start Recorded information
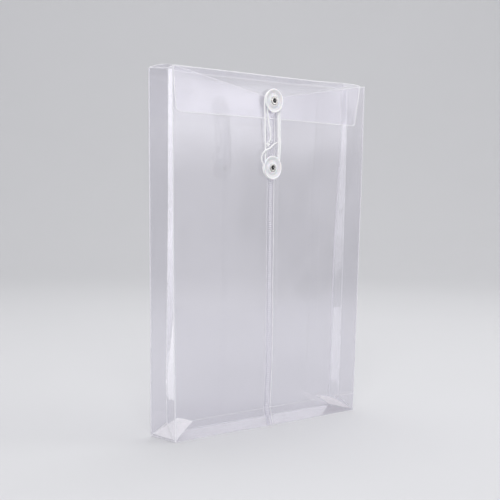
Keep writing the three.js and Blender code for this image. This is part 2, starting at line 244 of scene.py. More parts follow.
def beside(hub, *places):
    """Points beside a hub, from places across, up and out from the film."""
    face_y, hub_z = hub
    return [Vector((BUTTON_X + x * MM, face_y - out * MM, hub_z + z * MM)) for x, z, out in places]


def turn_round(hub, from_radius, to_radius, from_degrees, to_degrees):
    """Points of a turn round a hub, at half its height."""
    count = round((from_degrees - to_degrees) / TURN_STEP)
    places = []
    for i in range(count + 1):
        share = i / count
        angle = math.radians(from_degrees + (to_degrees - from_degrees) * share)
        radius = from_radius + (to_radius - from_radius) * share
        places.append((radius * math.cos(angle), radius * math.sin(angle), HUB_H / MM / 2))
    return beside(hub, *places)


UPPER = (FLAP_Y, UPPER_Z)
LOWER = (FRONT_Y, LOWER_Z)
string_points = [
    *turn_round(UPPER, 5.6, 6.6, 172, 0),
    *beside(UPPER, (6.8, -12, 1.5), (7.1, -24, 1.7)),
    *beside(LOWER, (7.4, 31, 2.8), (7.7, 24, 3.4), (7.9, 17, 2.9), (8.1, 8, 1.9)),
    *turn_round(LOWER, 8.2, 7.2, 0, -180),
    *beside(LOWER, (-7.5, 12, 1.7), (-8.3, 28, 2), (-9.2, 44, 2.5)),
    *turn_round(UPPER, 10.1, 8.8, 180, 0),
    *beside(UPPER, (9, -12, 1.5), (9.3, -24, 1.7)),
    *beside(LOWER, (9.6, 31, 2.8), (9.8, 24, 3.4), (10, 17, 2.9), (10.2, 8, 1.9)),
    *turn_round(LOWER, 10.3, 10.1, 0, -196),
    *beside(LOWER, (-11.9, 6.2, 1.6), (-12.6, 10, 2.2), (-11.4, 14.2, 3.6), (-8.2, 16.6, 4.2)),
    *beside(LOWER, (-4, 17.9, 3.6), (0.5, 20.6, 2.2), (4.2, 22.6, 1.3), (7.4, 23.9, 1.1), (9.8, 24.6, 1.1)),
]
tail_points = [
    *beside(UPPER, (-5.8, -1.1, 1.5), (-6, -4, 1.5), (-6.4, -8, 1.5), (-6.3, -12.5, 1.5), (-4.8, -20, 1.4)),
    *beside(LOWER, (-2.9, 36, 2.6), (-1.8, 30, 2.4), (-2.5, 26, 2.3), (-3.8, 23.6, 2.2)),
]


def smooth_route(points, spacing):
    """Points at even spacing along a centripetal Catmull-Rom curve through the given points."""
    first = points[0] * 2 - points[1]
    last = points[-1] * 2 - points[-2]
    held = [first, *points, last]
    fine = []
    for i in range(1, len(held) - 2):
        p0, p1, p2, p3 = held[i - 1:i + 3]
        t0 = math.sqrt((p1 - p0).length)
        t1 = math.sqrt((p2 - p1).length)
        t2 = math.sqrt((p3 - p2).length)
        m1 = ((p1 - p0) / t0 - (p2 - p0) / (t0 + t1) + (p2 - p1) / t1) * t1
        m2 = ((p2 - p1) / t1 - (p3 - p1) / (t1 + t2) + (p3 - p2) / t2) * t1
        for k in range(SPAN_STEPS):
            s = k / SPAN_STEPS
            fine.append(
                p1 * (2 * s**3 - 3 * s**2 + 1) + m1 * (s**3 - 2 * s**2 + s)
                + p2 * (3 * s**2 - 2 * s**3) + m2 * (s**3 - s**2)
            )
    fine.append(points[-1])
    lengths = [0]
    for a, b in zip(fine, fine[1:]):
        lengths.append(lengths[-1] + (b - a).length)
    count = round(lengths[-1] / spacing)
    route = []
    at = 0
    for i in range(count + 1):
        wanted = lengths[-1] * i / count
        while at < len(fine) - 2 and lengths[at + 1] < wanted:
            at += 1
        share = (wanted - lengths[at]) / (lengths[at + 1] - lengths[at])
        route.append(fine[at].lerp(fine[at + 1], share))
    return route, lengths[-1]


string_route, string_length = smooth_route(string_points, ROUTE_STEP)
tail_route, tail_length = smooth_route(tail_points, ROUTE_STEP)
print("string", round(string_length, 4), "m, tail", round(tail_length, 4), "m")

# %% [markdown]
# The real string is a round braid. A bevelled curve would be a plain tube, and a bump
# pattern would stay in the material. So a tube is swept along the route, and two sets of
# slanting ridges that cross are pressed into it by moving each point in or out.

# %% Tube with a braided skin
BRAID_SIDES = 14
BRAID_PITCH = 2.6 * MM
BRAID_DEPTH = 0.07 * MM


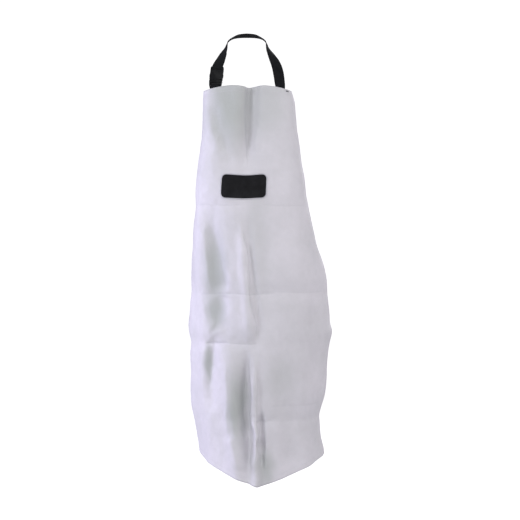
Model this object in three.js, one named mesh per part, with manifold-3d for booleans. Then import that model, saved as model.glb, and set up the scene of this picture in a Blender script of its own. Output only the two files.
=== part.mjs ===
end Recorded information
Print from the line containing "Model this object" to the last line above, exactly as written.

Model this object in three.js, one named mesh per part, with manifold-3d for booleans. Then import that model, saved as model.glb, and set up the scene of this picture in a Blender script of its own. Output only the two files.
=== part.mjs ===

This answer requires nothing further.